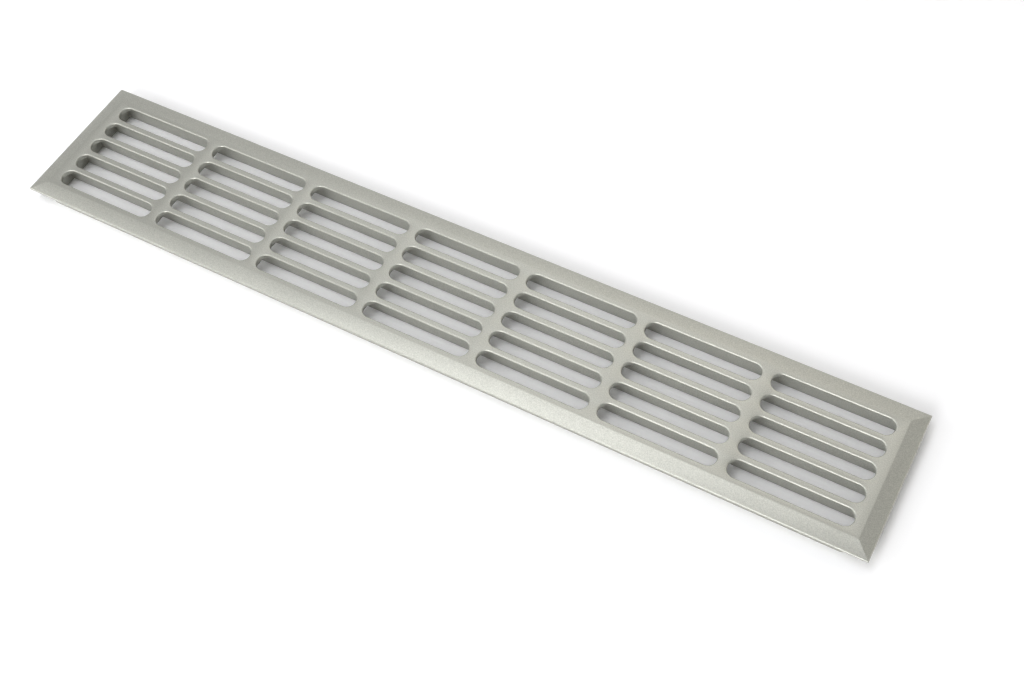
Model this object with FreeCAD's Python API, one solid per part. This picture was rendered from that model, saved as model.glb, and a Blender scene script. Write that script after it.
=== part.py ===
import math
import os

import FreeCAD
import Part

# Ventilation grille for a furniture plinth or worktop, moulded in one piece.
# Millimetres. The origin is on the surface that the grille lies on, under its middle.
# +X runs along the length, +Y across it to the far long side, +Z up through the face.

# Face plate. Its border slopes down to a thin rim on all four sides.
PANEL_LENGTH = 480.0
PANEL_WIDTH = 80.0
BEVEL_WIDTH = 7.6
BEVEL_DROP = 1.5
RIM_THICKNESS = 1.0
RIM_EDGE_CHAMFER = 0.3

# Slots with round ends, in as many rows and columns as fit. A bridge is the solid between
# the ends of two slots in a row, and a slat is the solid between two rows. The margin is
# the least flat face left between the outer rows and the border.
SLOT_LENGTH = 60.4
SLOT_WIDTH = 9.2
BRIDGE_WIDTH = 5.4
SLAT_WIDTH = 3.3
SLOT_EDGE_CHAMFER = 0.4
FACE_MARGIN = 2.5

# Wall that goes into the cut-out. The face plate overhangs it to seat on the panel. No
# slot ends nearer to the inside of the wall than the last size here.
END_OVERHANG = 9.0
SIDE_OVERHANG = 2.5
WALL_DEPTH = 7.5
WALL_THICKNESS = 1.6
WALL_CORNER_RADIUS = 5.0
SLOT_TO_WALL = 1.5

# Ribs on the back, all thinner than the slats and bridges that they carry. The outer ones
# stand back from the edge of the first and last row of slots.
RIB_THICKNESS = 1.6
OUTER_RIB_SETBACK = 0.3
CROSS_RIB_DEPTH = 3.8

# Every wall and rib is thinner at its free edge by this angle a side, to leave the mould.
DRAFT_DEGREES = 1.0

# How far a cutter passes each face that it cuts, and how close two points are the same.
CUTTER_MARGIN = 1.0
SAME_POINT = 1e-6

# Worked out from the sizes above.
PANEL_THICKNESS = RIM_THICKNESS + BEVEL_DROP
SEAT_Z = WALL_DEPTH
FACE_Z = SEAT_Z + PANEL_THICKNESS
ROOT_Z = SEAT_Z + RIM_THICKNESS / 2
DRAFT_SLOPE = math.tan(math.radians(DRAFT_DEGREES))
UP = FreeCAD.Vector(0, 0, 1)
RIGHT_ANGLE = 90.0

BODY_LENGTH = PANEL_LENGTH - 2 * END_OVERHANG
BODY_WIDTH = PANEL_WIDTH - 2 * SIDE_OVERHANG

COLUMN_PITCH = SLOT_LENGTH + BRIDGE_WIDTH
ROW_PITCH = SLOT_WIDTH + SLAT_WIDTH
ROOM_FOR_COLUMNS = BODY_LENGTH - 2 * (WALL_THICKNESS + SLOT_TO_WALL)
ROOM_FOR_ROWS = PANEL_WIDTH - 2 * (BEVEL_WIDTH + FACE_MARGIN)
COLUMNS = int((ROOM_FOR_COLUMNS + BRIDGE_WIDTH) / COLUMN_PITCH)
ROWS = int((ROOM_FOR_ROWS + SLAT_WIDTH) / ROW_PITCH)


def centred(count, pitch):
    """Places of count things, pitch apart, centred on zero."""
    return [(index - (count - 1) / 2) * pitch for index in range(count)]


def between(places):
    """The middle of each gap between neighbouring places."""
    return [(low + high) / 2 for low, high in zip(places, places[1:])]


def quarter_arc(centre, radius, quarter):
    """Quarter of a level circle, the first one from +X round to +Y."""
    circle = Part.Circle(centre, UP, radius)
    turn = math.radians(RIGHT_ANGLE)
    return Part.Arc(circle, quarter * turn, (quarter + 1) * turn)


def rounded_outline(x, y, z, length, width, radius):
    """Rectangle with round corners, or round ends, centred on x, y at height z."""
    reach_x = length / 2 - radius
    reach_y = width / 2 - radius
    arcs = []
    for quarter, (side_x, side_y) in enumerate([(1, 1), (-1, 1), (-1, -1), (1, -1)]):
        centre = FreeCAD.Vector(x + side_x * reach_x, y + side_y * reach_y, z)
        arcs.append(quarter_arc(centre, radius, quarter))
    edges = []
    for arc, following in zip(arcs, arcs[1:] + arcs[:1]):
        edges.append(arc.toShape())
        if not arc.EndPoint.isEqual(following.StartPoint, SAME_POINT):
            edges.append(Part.makeLine(arc.EndPoint, following.StartPoint))
    return Part.Wire(edges)


def box_outline(z, length, width):
    """Plain rectangle centred on the origin at height z."""
    x = length / 2
    y = width / 2
    corners = [(-x, -y), (x, -y), (x, y), (-x, y), (-x, -y)]
    return Part.makePolygon([FreeCAD.Vector(px, py, z) for px, py in corners])


def ruled(*outlines):
    """Solid through outlines stacked in z, with straight flanks."""
    return Part.makeLoft(list(outlines), True, True)


def blank_plate():
    """Plate with a thin rim and a border that slopes up to the flat face."""
    def outline(z, inset):
        return box_outline(z, PANEL_LENGTH - 2 * inset, PANEL_WIDTH - 2 * inset)

    rim_z = SEAT_Z + RIM_THICKNESS
    rise = RIM_EDGE_CHAMFER * BEVEL_DROP / BEVEL_WIDTH
    return ruled(
        outline(SEAT_Z, 0),
        outline(rim_z - RIM_EDGE_CHAMFER, 0),
        outline(rim_z + rise, RIM_EDGE_CHAMFER),
        outline(FACE_Z, BEVEL_WIDTH),
    )


def lies_level(shape, z):
    """True if all of the shape is at height z."""
    box = shape.BoundBox
    return abs(box.ZMin - z) < SAME_POINT and abs(box.ZMax - z) < SAME_POINT


def slot_cutter(x, y):
    """What a slot takes out of the plate."""
    start = SEAT_Z - CUTTER_MARGIN
    outline = rounded_outline(x, y, start, SLOT_LENGTH, SLOT_WIDTH, SLOT_WIDTH / 2)
    return Part.Face(outline).extrude(UP * (FACE_Z + CUTTER_MARGIN - start))


def face_plate(column_places, row_places):
    """The plate with its slots, chamfered where they break the face."""
    cutters = [slot_cutter(x, y) for x in column_places for y in row_places]
    plate = blank_plate().cut(cutters)
    face = next(face for face in plate.Faces if lies_level(face, FACE_Z))
    openings = [wire for wire in face.Wires if not wire.isSame(face.OuterWire)]
    return plate.makeChamfer(SLOT_EDGE_CHAMFER, [edge for wire in openings for edge in wire.Edges])


def rib(depth, span):
    """Rib under the plate, centred on the origin and running along X."""
    bottom_z = SEAT_Z - depth
    tip = RIB_THICKNESS / 2
    root = tip + (ROOT_Z - bottom_z) * DRAFT_SLOPE
    section = [(-tip, bottom_z), (tip, bottom_z), (root, ROOT_Z), (-root, ROOT_Z), (-tip, bottom_z)]
    wire = Part.makePolygon([FreeCAD.Vector(-span / 2, y, z) for y, z in section])
    return Part.Face(wire).extrude(FreeCAD.Vector(span, 0, 0))


def long_ribs(row_places):
    """A rib under each slat, and one along the outside of the first and last row."""
    root_half = RIB_THICKNESS / 2 + WALL_DEPTH * DRAFT_SLOPE
    outer = max(row_places) + SLOT_WIDTH / 2 + OUTER_RIB_SETBACK + root_half
    span = BODY_LENGTH - WALL_THICKNESS
    ribs = []
    for y in between(row_places) + [-outer, outer]:
        piece = rib(WALL_DEPTH, span)
        piece.translate(FreeCAD.Vector(0, y, 0))
        ribs.append(piece)
    return ribs


def cross_ribs(column_places):
    """A shallow rib under each line of bridges, from side wall to side wall."""
    span = BODY_WIDTH - WALL_THICKNESS
    ribs = []
    for x in between(column_places):
        piece = rib(CROSS_RIB_DEPTH, span)
        piece.rotate(FreeCAD.Vector(), UP, RIGHT_ANGLE)
        piece.translate(FreeCAD.Vector(x, 0, 0))
        ribs.append(piece)
    return ribs


def cut_out_wall():
    """Wall that enters the cut-out, with round corners and draft on both faces."""
    def outline(z, inset):
        length = BODY_LENGTH - 2 * inset
        width = BODY_WIDTH - 2 * inset
        return rounded_outline(0, 0, z, length, width, WALL_CORNER_RADIUS - inset)

    tip_inset = ROOT_Z * DRAFT_SLOPE
    outside = ruled(outline(0, tip_inset), outline(ROOT_Z, 0))
    inside = ruled(
        outline(0, tip_inset + WALL_THICKNESS),
        outline(ROOT_Z, 2 * tip_inset + WALL_THICKNESS),
    )
    return outside.cut(inside)


def grille():
    """The whole grille: plate, wall and ribs as one."""
    column_places = centred(COLUMNS, COLUMN_PITCH)
    row_places = centred(ROWS, ROW_PITCH)
    back = [cut_out_wall()] + long_ribs(row_places) + cross_ribs(column_places)
    return face_plate(column_places, row_places).fuse(back).removeSplitter()


os.makedirs("parts", exist_ok=True)
shape = grille()
shape.exportStep("parts/grille.step")
box = shape.BoundBox
print("solids", len(shape.Solids), "valid", shape.isValid(), "volume", round(shape.Volume))
print("size", round(box.XLength, 3), round(box.YLength, 3), round(box.ZLength, 3))
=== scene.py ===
import math

import bpy
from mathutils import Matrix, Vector

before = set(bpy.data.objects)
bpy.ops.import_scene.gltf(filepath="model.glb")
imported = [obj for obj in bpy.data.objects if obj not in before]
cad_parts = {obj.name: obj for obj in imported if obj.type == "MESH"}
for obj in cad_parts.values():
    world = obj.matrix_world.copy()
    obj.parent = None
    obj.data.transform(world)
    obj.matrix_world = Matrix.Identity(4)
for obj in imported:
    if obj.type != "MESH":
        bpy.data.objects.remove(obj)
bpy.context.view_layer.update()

# Metres and watts throughout, but for the lens.
MM = 0.001

# Soft edges: how far an edge is rounded, in how many steps, from which angle on, and how
# close two corners of the mesh are the same.
EDGE_ROUND = 0.16 * MM
EDGE_SEGMENTS = 3
EDGE_LEAST_ANGLE = math.radians(9.5)
SAME_CORNER = 0.002 * MM

# Silver paint. A noise is given by its waves per metre and the finer octaves on top, and
# nearly all of it lies in the range given.
PAINT = (0.474, 0.476, 0.432, 1.0)
METALLIC = 0.8
FLAKES = (2300.0, 1.0)
GRAIN = (900.0, 2.0)
CLOUDS = (22.0, 3.0)
NOISE_RANGE = (0.3, 0.7)
FLAKE_TONE = (0.84, 1.16)
CLOUD_TONE = (0.98, 1.02)
ROUGHNESS = (0.38, 0.48)
BUMP_HEIGHT = 0.05 * MM
BUMP_STRENGTH = 0.12

# Table top: its colour for scattered light, and its colour to the camera and in reflections.
# These two also see it turn plain white past the reach of the shadow, between two radii.
TABLE_SIZE = 60.0
TABLE = (0.9, 0.9, 0.91, 1.0)
TABLE_SEEN = (1.06, 1.06, 1.075, 1.0)
TURNS_WHITE = (0.5, 0.9)

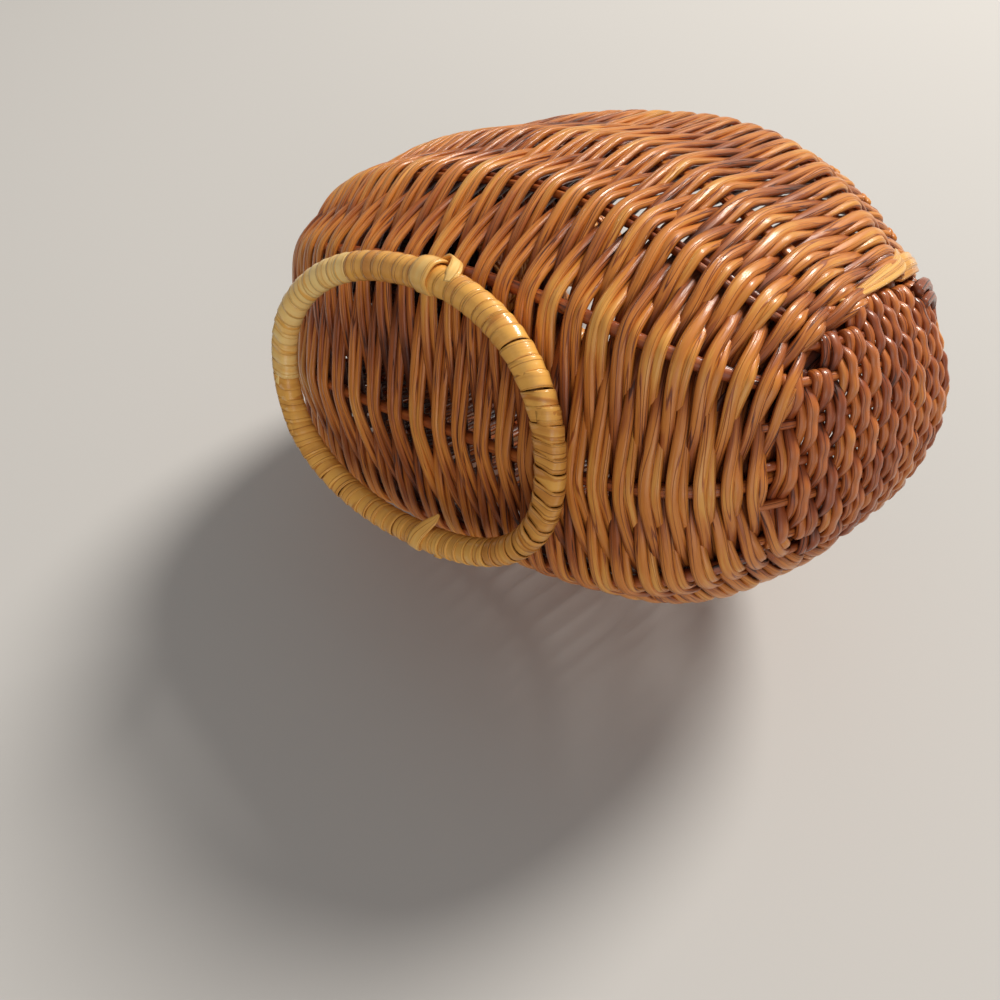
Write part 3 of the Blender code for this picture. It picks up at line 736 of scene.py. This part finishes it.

Problem statement. Quote exactly the first line of the data and every line after it through the one holding "RIM_EDGE_CHAMFER = 0.3".

Answer below.
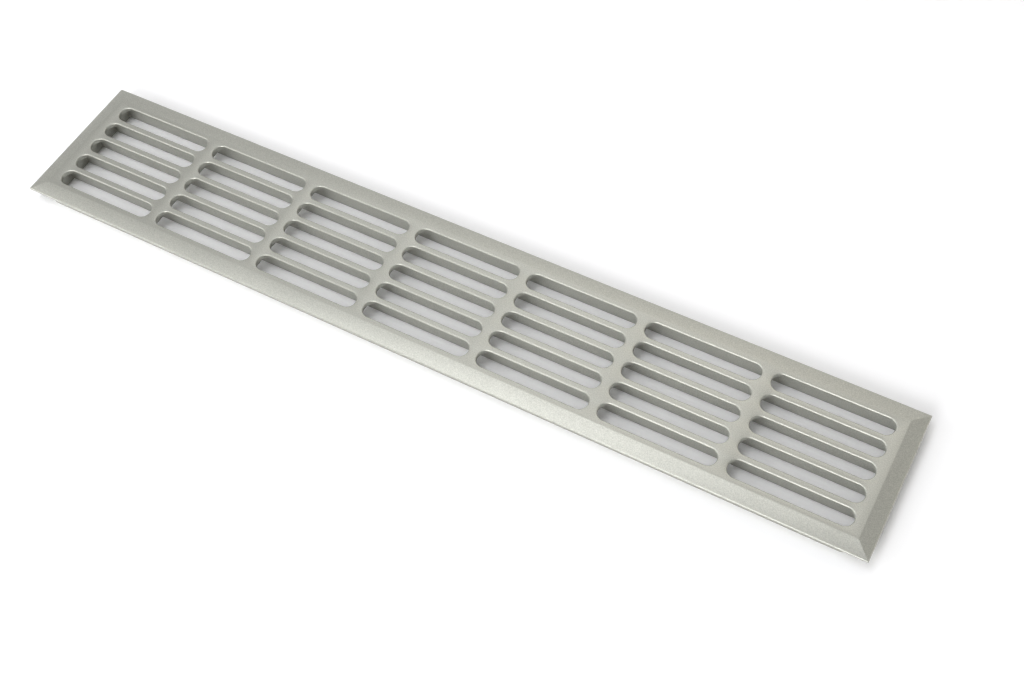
Model this object with FreeCAD's Python API, one solid per part. This picture was rendered from that model, saved as model.glb, and a Blender scene script. Write that script after it.
=== part.py ===
import math
import os

import FreeCAD
import Part

# Ventilation grille for a furniture plinth or worktop, moulded in one piece.
# Millimetres. The origin is on the surface that the grille lies on, under its middle.
# +X runs along the length, +Y across it to the far long side, +Z up through the face.

# Face plate. Its border slopes down to a thin rim on all four sides.
PANEL_LENGTH = 480.0
PANEL_WIDTH = 80.0
BEVEL_WIDTH = 7.6
BEVEL_DROP = 1.5
RIM_THICKNESS = 1.0
RIM_EDGE_CHAMFER = 0.3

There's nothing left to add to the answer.